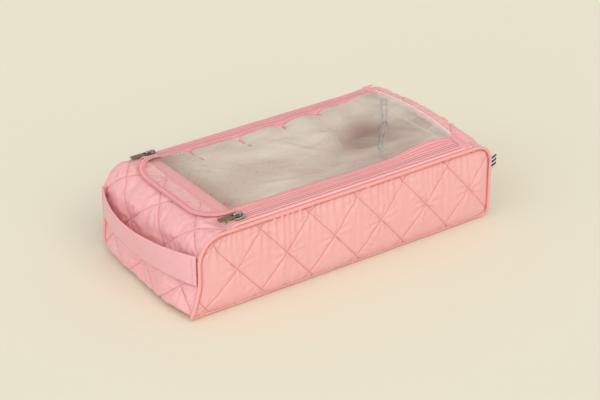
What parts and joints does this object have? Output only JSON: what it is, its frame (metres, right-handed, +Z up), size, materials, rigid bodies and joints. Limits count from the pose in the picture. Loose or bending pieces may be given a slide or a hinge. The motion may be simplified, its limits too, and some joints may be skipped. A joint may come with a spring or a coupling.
{
  "type": "makeup bag",
  "caption": "Long low quilted makeup bag with a clear lid flap closed by zips along both long sides, piped seams and a wide strap across one end.",
  "frame": {"origin": "middle of the flat base, on the surface it stands on", "axes": "+X along the length towards the tag end (the strap is at -X), -Y towards the near long side, +Z up"},
  "size_m": [0.3661, 0.174, 0.0924],
  "materials": {
    "quilt_side": "quilted satin",
    "quilt_end": "quilted satin",
    "hem": "folded and stitched",
    "lining": "smooth woven",
    "piping": "cord wrapped in satin",
    "zip_tape": "woven",
    "zip_coil": "moulded nylon",
    "zip_metal": "plated",
    "zip_pull": "plated",
    "strap": "woven satin",
    "tag": "woven ribbon",
    "film": "clear soft film",
    "binding": "woven tape"
  },
  "bodies": {
    "bag": {"side_panel_near": "quilt_side", "side_panel_far": "quilt_side", "end_panel_front": "quilt_end", "end_panel_back": "quilt_end", "base_panel": "quilt_end", "front_hem_band": "hem", "lining_near": "lining", "lining_far": "lining", "lining_front": "lining", "lining_back": "lining", "lining_base": "lining", "piping_near": "piping", "piping_far": "piping", "zip_tape_outer_near": "zip_tape", "zip_tape_outer_far": "zip_tape", "zip_coil_outer_near": "zip_coil", "zip_coil_outer_far": "zip_coil", "zip_stop_near": "zip_metal", "zip_stop_far": "zip_metal", "zip_end_tab_near": "hem", "zip_end_tab_far": "hem", "handle_strap": "strap", "tag_loop": "tag"},
    "flap": {"window_film": "film", "flap_binding": "binding", "flap_border_near": "binding", "flap_border_far": "binding", "zip_tape_inner_near": "zip_tape", "zip_tape_inner_far": "zip_tape", "zip_coil_inner_near": "zip_coil", "zip_coil_inner_far": "zip_coil"},
    "slider_near": {"slider_near": "zip_metal", "slider_bridge_near": "zip_metal"},
    "slider_far": {"slider_far": "zip_metal", "slider_bridge_far": "zip_metal"},
    "pull_near": {"pull_tab_near": "zip_pull"},
    "pull_far": {"pull_tab_far": "zip_pull"}
  },
  "joints": [
    {"name": "flap_fold", "type": "hinge", "parent": "bag", "child": "flap", "pos_m": [0.138, 0, 0.0889], "axis": [0, 1, 0], "range_deg": [0, 150], "deforming": ["zip_tape_inner_near", "zip_tape_inner_far", "zip_coil_inner_near", "zip_coil_inner_far"]},
    {"name": "zip_near_slide", "type": "slide", "parent": "bag", "child": "slider_near", "axis": [1, 0, 0], "range_m": [0, 0.243]},
    {"name": "pull_near_swing", "type": "hinge", "parent": "slider_near", "child": "pull_near", "pos_m": [-0.12, -0.0755, 0.0902], "axis": [0, 1, 0], "range_deg": [0, 175]},
    {"name": "zip_far_slide", "type": "slide", "parent": "bag", "child": "slider_far", "axis": [1, 0, 0], "range_m": [0, 0.243]},
    {"name": "pull_far_swing", "type": "hinge", "parent": "slider_far", "child": "pull_far", "pos_m": [-0.12, 0.0755, 0.0902], "axis": [0, 1, 0], "range_deg": [0, 175]}
  ]
}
*-*-*
» Short problem: Reproduce the data shown above exactly.

» Task answer:
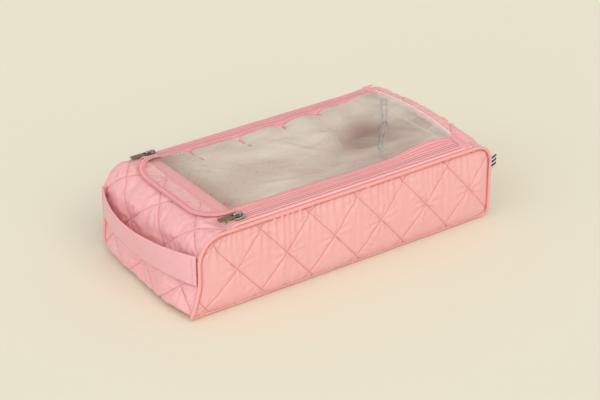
What parts and joints does this object have? Output only JSON: what it is, its frame (metres, right-handed, +Z up), size, materials, rigid bodies and joints. Limits count from the pose in the picture. Loose or bending pieces may be given a slide or a hinge. The motion may be simplified, its limits too, and some joints may be skipped. A joint may come with a spring or a coupling.
{
  "type": "makeup bag",
  "caption": "Long low quilted makeup bag with a clear lid flap closed by zips along both long sides, piped seams and a wide strap across one end.",
  "frame": {"origin": "middle of the flat base, on the surface it stands on", "axes": "+X along the length towards the tag end (the strap is at -X), -Y towards the near long side, +Z up"},
  "size_m": [0.3661, 0.174, 0.0924],
  "materials": {
    "quilt_side": "quilted satin",
    "quilt_end": "quilted satin",
    "hem": "folded and stitched",
    "lining": "smooth woven",
    "piping": "cord wrapped in satin",
    "zip_tape": "woven",
    "zip_coil": "moulded nylon",
    "zip_metal": "plated",
    "zip_pull": "plated",
    "strap": "woven satin",
    "tag": "woven ribbon",
    "film": "clear soft film",
    "binding": "woven tape"
  },
  "bodies": {
    "bag": {"side_panel_near": "quilt_side", "side_panel_far": "quilt_side", "end_panel_front": "quilt_end", "end_panel_back": "quilt_end", "base_panel": "quilt_end", "front_hem_band": "hem", "lining_near": "lining", "lining_far": "lining", "lining_front": "lining", "lining_back": "lining", "lining_base": "lining", "piping_near": "piping", "piping_far": "piping", "zip_tape_outer_near": "zip_tape", "zip_tape_outer_far": "zip_tape", "zip_coil_outer_near": "zip_coil", "zip_coil_outer_far": "zip_coil", "zip_stop_near": "zip_metal", "zip_stop_far": "zip_metal", "zip_end_tab_near": "hem", "zip_end_tab_far": "hem", "handle_strap": "strap", "tag_loop": "tag"},
    "flap": {"window_film": "film", "flap_binding": "binding", "flap_border_near": "binding", "flap_border_far": "binding", "zip_tape_inner_near": "zip_tape", "zip_tape_inner_far": "zip_tape", "zip_coil_inner_near": "zip_coil", "zip_coil_inner_far": "zip_coil"},
    "slider_near": {"slider_near": "zip_metal", "slider_bridge_near": "zip_metal"},
    "slider_far": {"slider_far": "zip_metal", "slider_bridge_far": "zip_metal"},
    "pull_near": {"pull_tab_near": "zip_pull"},
    "pull_far": {"pull_tab_far": "zip_pull"}
  },
  "joints": [
    {"name": "flap_fold", "type": "hinge", "parent": "bag", "child": "flap", "pos_m": [0.138, 0, 0.0889], "axis": [0, 1, 0], "range_deg": [0, 150], "deforming": ["zip_tape_inner_near", "zip_tape_inner_far", "zip_coil_inner_near", "zip_coil_inner_far"]},
    {"name": "zip_near_slide", "type": "slide", "parent": "bag", "child": "slider_near", "axis": [1, 0, 0], "range_m": [0, 0.243]},
    {"name": "pull_near_swing", "type": "hinge", "parent": "slider_near", "child": "pull_near", "pos_m": [-0.12, -0.0755, 0.0902], "axis": [0, 1, 0], "range_deg": [0, 175]},
    {"name": "zip_far_slide", "type": "slide", "parent": "bag", "child": "slider_far", "axis": [1, 0, 0], "range_m": [0, 0.243]},
    {"name": "pull_far_swing", "type": "hinge", "parent": "slider_far", "child": "pull_far", "pos_m": [-0.12, 0.0755, 0.0902], "axis": [0, 1, 0], "range_deg": [0, 175]}
  ]
}